Directive: Output the records exactly. Include every line.

Stored data:

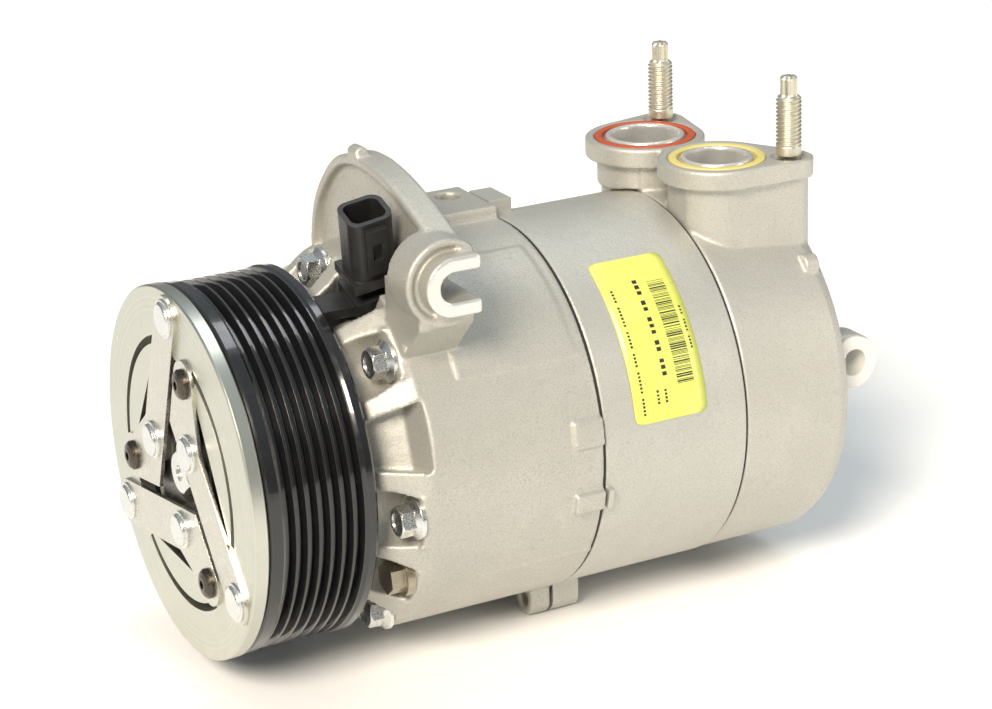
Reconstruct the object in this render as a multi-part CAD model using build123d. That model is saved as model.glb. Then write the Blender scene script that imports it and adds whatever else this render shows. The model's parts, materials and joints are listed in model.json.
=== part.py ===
"""Clutch-driven swash-plate air-conditioning compressor, built as separate pieces.

Frame, in mm: X runs along the shaft from the clutch to the rear head, +Z is up, and the origin is
on the shaft axis in the middle plane of the belt grooves.  Angles round the shaft are measured from
-Y towards +Z, which is anticlockwise for somebody who looks at the clutch.
"""
import os
from math import asin, atan2, cos, degrees, hypot, radians, sin, tan

from build123d import *

# ---- stations along the shaft ------------------------------------------------------------------
X_PLATE = -22.2          # front face of the armature plate
X_ROTOR = -17.2          # friction face of the pulley rotor
X_RIM_END = 16.3         # rear edge of the pulley rim
X_NOSE = -7.0            # front end of the housing nose that carries the bearing
X_NECK = 17.5            # face of the front housing behind the pulley
X_BOLT = 29.8            # seats of the through bolts
X_SHOULDER = 34.5        # the neck reaches the full diameter here
X_SWASH = 80.0           # centre of the swash plate
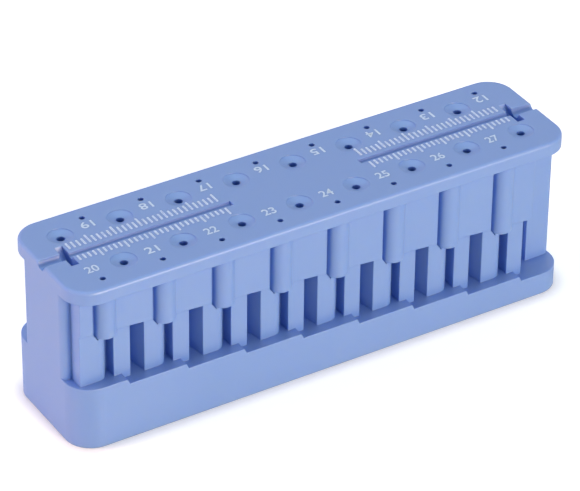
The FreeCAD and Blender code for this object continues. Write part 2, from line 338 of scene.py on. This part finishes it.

Solution to the problem:
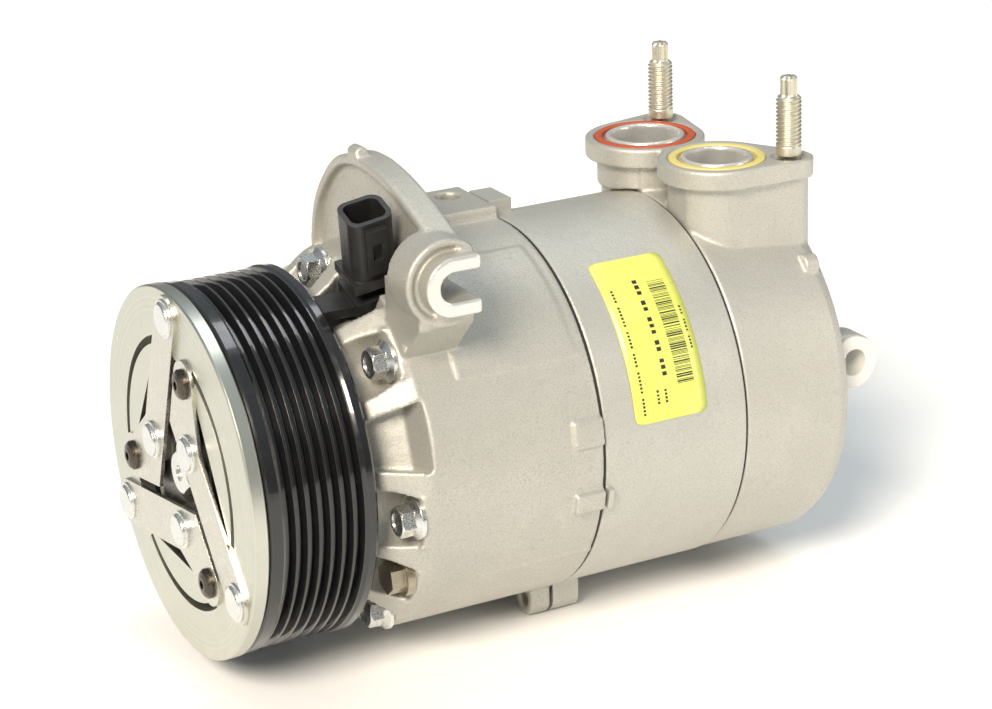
Reconstruct the object in this render as a multi-part CAD model using build123d. That model is saved as model.glb. Then write the Blender scene script that imports it and adds whatever else this render shows. The model's parts, materials and joints are listed in model.json.
=== part.py ===
"""Clutch-driven swash-plate air-conditioning compressor, built as separate pieces.

Frame, in mm: X runs along the shaft from the clutch to the rear head, +Z is up, and the origin is
on the shaft axis in the middle plane of the belt grooves.  Angles round the shaft are measured from
-Y towards +Z, which is anticlockwise for somebody who looks at the clutch.
"""
import os
from math import asin, atan2, cos, degrees, hypot, radians, sin, tan

from build123d import *

# ---- stations along the shaft ------------------------------------------------------------------
X_PLATE = -22.2          # front face of the armature plate
X_ROTOR = -17.2          # friction face of the pulley rotor
X_RIM_END = 16.3         # rear edge of the pulley rim
X_NOSE = -7.0            # front end of the housing nose that carries the bearing
X_NECK = 17.5            # face of the front housing behind the pulley
X_BOLT = 29.8            # seats of the through bolts
X_SHOULDER = 34.5        # the neck reaches the full diameter here
X_SWASH = 80.0           # centre of the swash plate
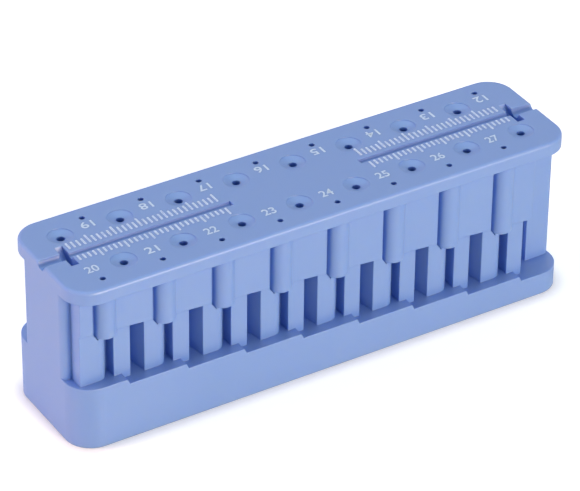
The FreeCAD and Blender code for this object continues. Write part 2, from line 338 of scene.py on. This part finishes it.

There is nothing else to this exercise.